The weather here this week has been glorious. Cool and rainy all week. Love it. I love fall. So, with this lovely fall type weather, I decided it would be the perfect time to try a soup recipe. (Unfortunately, it's supposed to heat up again next week. Boo....) When I told Husband what was for dinner tonight, he said, "So basically, potato soup." Sigh...

Anyway, this recipe starts out with bacon. Always a good place to start. The key here though, is to not get distracted dicing your celery and shallot so that you burn the bacon like I did. So I salvaged what I could, but it wasn't much.

After smacking yourself for burning the bacon, continue on with the recipe and cook your celery and shallot. Yes, I know the recipe calls for 2 cloves of garlic. I'll go on record here now and say I do not like garlic. Nope. At least, when I can notice it in a dish. So I didn't add them. It wouldn't make much sense for me to buy a bulb of fresh garlic, as I know I would not use it. So I sprinkled in a bit of garlic powder to make up for it.

After your veggies have softened, add the rest of the ingredients-except the cheese. This really is a fast soup. Bonus!

Once the soup has thickened, go ahead and add the cheese slowly so it can melt.

After the cheese is all melted, you're good to go. Unfortunately, I couldn't make my pictures of the soup look as pretty as the ones from the original blogger.

Regardless of how not pretty it looked, it was really good! I'm excited to try this recipe again and not burn the bacon. :P I'd give the recipe 3 stars, with potential to easily make it up to 4 when tried again with correctly cooked bacon. Husband says the same.

Wednesday, September 9, 2015

Taco Pizza

This recipe borrows from a couple different places. For the dough, I used Pioneer Woman's recipe. Pretty straightforward, although I didn't have active dry yeast. I had instant. And according to King Arthur flour, they can be used interchangeably. So guess what I did!! I made the dough yesterday, as per her suggestion that it will taste better if made at least 24 hours in advance.

Most recipes I found for taco pizza used ground beef, but I stumbled upon one using chicken. I liked this idea better, so that's what I did! Cooking the chicken was easy enough. I cooked two breasts instead of one, as it's impossible to find just one chicken breast unless you have a big package of frozen ones...which I don't.

After the chicken was ready to go, I spread out the dough on a cookie sheet. Side note here, I'd forgotten how much of a pain it can be to try to spread pizza dough. The dough was sticky and had a tendency to tear, but the store bought doughs I've used have been that way too. Such is pizza dough, I suppose.

The cheese mixture I used was my own random concoction of a bit of leftover mozzarella, Monterey jack, and a bit of cheddar. I didn't measure any of these, just eyeballed what looked good. I'm a rebel that way. ;)

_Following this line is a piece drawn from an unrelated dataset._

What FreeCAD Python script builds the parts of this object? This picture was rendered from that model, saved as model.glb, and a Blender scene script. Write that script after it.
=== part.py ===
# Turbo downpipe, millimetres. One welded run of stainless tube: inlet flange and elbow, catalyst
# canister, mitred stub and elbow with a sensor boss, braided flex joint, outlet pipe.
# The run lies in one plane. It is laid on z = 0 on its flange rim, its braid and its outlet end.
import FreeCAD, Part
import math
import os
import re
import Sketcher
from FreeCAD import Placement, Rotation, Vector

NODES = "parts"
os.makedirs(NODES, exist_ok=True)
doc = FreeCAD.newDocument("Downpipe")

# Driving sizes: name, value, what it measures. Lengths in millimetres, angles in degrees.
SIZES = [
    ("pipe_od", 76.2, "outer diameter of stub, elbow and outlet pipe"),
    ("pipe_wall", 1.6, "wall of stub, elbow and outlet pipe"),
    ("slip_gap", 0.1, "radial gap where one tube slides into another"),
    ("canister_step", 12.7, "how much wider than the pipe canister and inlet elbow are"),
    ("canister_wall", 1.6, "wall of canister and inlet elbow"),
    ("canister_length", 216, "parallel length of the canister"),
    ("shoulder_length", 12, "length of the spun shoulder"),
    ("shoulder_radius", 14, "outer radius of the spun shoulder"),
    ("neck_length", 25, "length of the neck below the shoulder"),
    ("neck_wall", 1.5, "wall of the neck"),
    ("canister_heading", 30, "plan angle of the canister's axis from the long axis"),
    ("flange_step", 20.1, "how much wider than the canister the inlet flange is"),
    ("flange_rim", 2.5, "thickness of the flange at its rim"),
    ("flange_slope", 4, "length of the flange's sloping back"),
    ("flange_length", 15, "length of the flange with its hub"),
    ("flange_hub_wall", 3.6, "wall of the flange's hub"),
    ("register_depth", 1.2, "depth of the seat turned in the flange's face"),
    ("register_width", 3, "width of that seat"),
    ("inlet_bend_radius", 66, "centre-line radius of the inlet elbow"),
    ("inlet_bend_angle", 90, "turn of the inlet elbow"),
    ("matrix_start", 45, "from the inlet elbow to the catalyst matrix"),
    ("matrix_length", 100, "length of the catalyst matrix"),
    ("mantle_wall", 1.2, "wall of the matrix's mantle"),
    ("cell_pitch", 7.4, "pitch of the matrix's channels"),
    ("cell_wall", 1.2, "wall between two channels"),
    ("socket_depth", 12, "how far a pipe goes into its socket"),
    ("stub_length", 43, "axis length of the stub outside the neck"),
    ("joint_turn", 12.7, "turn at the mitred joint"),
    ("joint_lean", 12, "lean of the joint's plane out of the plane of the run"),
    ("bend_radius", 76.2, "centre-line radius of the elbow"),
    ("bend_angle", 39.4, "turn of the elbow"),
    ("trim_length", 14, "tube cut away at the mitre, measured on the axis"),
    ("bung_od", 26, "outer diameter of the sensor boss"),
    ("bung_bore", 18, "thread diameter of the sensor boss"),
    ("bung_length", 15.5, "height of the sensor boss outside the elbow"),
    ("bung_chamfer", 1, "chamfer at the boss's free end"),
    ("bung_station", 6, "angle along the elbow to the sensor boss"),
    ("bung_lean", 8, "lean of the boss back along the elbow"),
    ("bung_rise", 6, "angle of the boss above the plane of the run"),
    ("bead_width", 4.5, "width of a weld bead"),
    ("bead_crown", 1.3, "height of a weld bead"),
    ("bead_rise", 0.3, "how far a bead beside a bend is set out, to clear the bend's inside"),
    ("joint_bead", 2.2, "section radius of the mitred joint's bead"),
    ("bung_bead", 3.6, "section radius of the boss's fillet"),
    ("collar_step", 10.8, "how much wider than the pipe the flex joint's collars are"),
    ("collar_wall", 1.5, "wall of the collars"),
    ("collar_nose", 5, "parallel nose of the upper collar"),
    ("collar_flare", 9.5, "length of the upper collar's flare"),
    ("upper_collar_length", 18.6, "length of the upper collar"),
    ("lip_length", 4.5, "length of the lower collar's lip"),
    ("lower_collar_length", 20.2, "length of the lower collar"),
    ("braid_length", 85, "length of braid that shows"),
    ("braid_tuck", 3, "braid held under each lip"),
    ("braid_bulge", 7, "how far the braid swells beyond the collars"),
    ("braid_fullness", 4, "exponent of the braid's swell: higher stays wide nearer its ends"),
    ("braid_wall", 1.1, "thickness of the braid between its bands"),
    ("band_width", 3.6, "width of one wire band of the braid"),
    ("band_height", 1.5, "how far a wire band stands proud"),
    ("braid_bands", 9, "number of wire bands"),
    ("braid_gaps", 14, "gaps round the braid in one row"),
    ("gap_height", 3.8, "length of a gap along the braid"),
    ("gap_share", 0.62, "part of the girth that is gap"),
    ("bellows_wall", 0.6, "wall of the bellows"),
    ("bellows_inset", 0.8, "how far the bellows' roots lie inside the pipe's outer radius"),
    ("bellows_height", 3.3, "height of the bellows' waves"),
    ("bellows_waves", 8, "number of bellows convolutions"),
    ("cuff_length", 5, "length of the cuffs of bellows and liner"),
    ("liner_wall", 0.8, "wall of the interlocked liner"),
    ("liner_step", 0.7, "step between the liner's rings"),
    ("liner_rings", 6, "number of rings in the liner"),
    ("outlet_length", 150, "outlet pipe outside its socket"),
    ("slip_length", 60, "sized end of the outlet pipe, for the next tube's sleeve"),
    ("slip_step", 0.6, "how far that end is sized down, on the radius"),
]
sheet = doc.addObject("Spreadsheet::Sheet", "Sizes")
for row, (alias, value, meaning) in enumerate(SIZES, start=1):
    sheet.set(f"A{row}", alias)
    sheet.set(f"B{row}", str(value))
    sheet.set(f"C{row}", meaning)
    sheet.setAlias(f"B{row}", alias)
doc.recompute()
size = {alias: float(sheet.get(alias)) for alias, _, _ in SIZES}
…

I decided to put the chicken underneath the cheese, but it can go on top if that's how you'd prefer to roll with your pizza. The idea to use salsa instead of pizza sauce came from the same place I got the chicken recipe from. This really made a difference!
(I actually really like this picture. Have you noticed I broke out my fancy camera instead of just using my phone for this post?)

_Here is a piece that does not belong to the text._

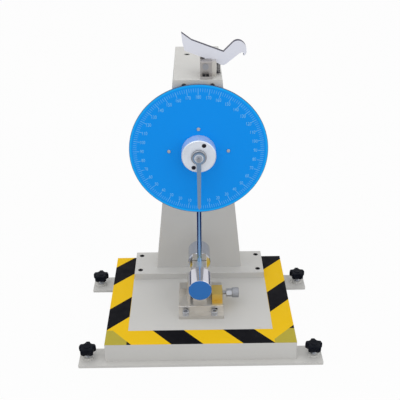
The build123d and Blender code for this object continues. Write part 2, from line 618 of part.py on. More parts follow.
def pendulum():
    """Shaft, hub, rod, the two weights with their centre block, striker and catch pin."""
    nose_start = HOUSING_FRONT + HOUSING_REACH / 2 + END_GAP
    nut_rear = SPIGOT_FRONT - END_GAP
    nut_front = nut_rear - SHAFT_NUT_THICKNESS
    shaft_end = REAR_BEARING_FRONT + BEARING_WIDTH + 4
    shaft = along_y(SHAFT_D / 2, nose_start, shaft_end, 0, SHAFT_Z)
    shaft = chamfer(shaft.edges().group_by(Axis.Y)[-1], 1)
    shaft += along_y(SHAFT_NOSE_D / 2, nut_front - 3, nose_start, 0, SHAFT_Z)
    keep("pendulum_shaft", shaft)
    nut = Pos(0, nut_rear, SHAFT_Z) * Rot(90, 0, 0) * hexagon(SHAFT_NUT_AF, SHAFT_NUT_THICKNESS)
    keep("shaft_end_nut", nut - along_y(SHAFT_NOSE_D / 2, nut_front, nut_rear, 0, SHAFT_Z))
    collar_rear = REAR_BEARING_FRONT - END_GAP
    collar = along_y(COLLAR_D / 2, collar_rear - COLLAR_LENGTH, collar_rear, 0, SHAFT_Z)
    collar = chamfer(collar.edges().filter_by(GeomType.CIRCLE), 0.8)
    keep("shaft_collar", collar - along_y(SHAFT_D / 2, collar_rear - COLLAR_LENGTH, collar_rear, 0, SHAFT_Z))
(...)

I baked the pizza according to the directions from PW's dough recipe. It says to bake 12-15 minutes, I baked for 12 to be safe.

Oh my gravy, folks. This was good! The crust was crispy, yet soft. And using salsa for the sauce added a little kick that really made this different. Next time though, I may bake it a bit longer to make the crust a bit firmer towards the middle of the pizza. 4 stars from me and Husband, we'll definitely do this again.

Thursday, September 3, 2015

Spreads

*I never said I'd only post dinner recipes on this blog. Mostly dinner yes, because I'm trying to learn to cook. But sometimes I like to try new sweet recipes too.*

Sometimes I watch the Food Network. Actually, I watch the Food Network a lot. It's how I know a fair amount about foods I've never tried. Anyway, Pioneer Woman made these on her show yesterday. Ya know, sometimes I can't watch her because she's just so darn perky. But she does make good food. She calls them spreads, I'd probably call them cookie bars. But. They're super easy and you likely have all the ingredients in your pantry already.

Mix brown sugar and margarine.

Add an egg.
Am I the only one who thinks cookie dough looks weird after you add an egg but before you add the dry ingredients? Just me? Okay.

Add flour, salt, and vanilla.

Spread the dough on a cookie sheet as best you can. The dough is kind of sticky.
Note my peanut butter and chocolate chips and M&M's in the background. Those will be used soon.

Bake! The recipe says 15-20 minutes, I did 15 because I do not like crunchy cookies. Cookies need to be soft. End story.

So the recipe says to add 6 ounces (I think) weight of chocolate chips. I'm not going to weigh my dang chocolate chips, just eyeball it, folks. And I used the peanut butter and chocolate mix why? Because I can! And peanut butter and chocolate belong together.

Stick the spreads back in the oven for a minute so the chips will get melty then spread them all over.

Now she stops here with the recipe, but I didn't. I sprinkled some M&M's on top. Again, why? Because I can!

I thought I was going to wait until they'd cooled to taste them, but my self control isn't that good. And they're really good. I think these would be great for those days when your child reminds you at 9pm that he told his class he'd bring treats to school the next day. The recipe can easily be doubled or tripled, and you can add whatever toppings you want. 4 stars, this one will stay in my recipe arsenal.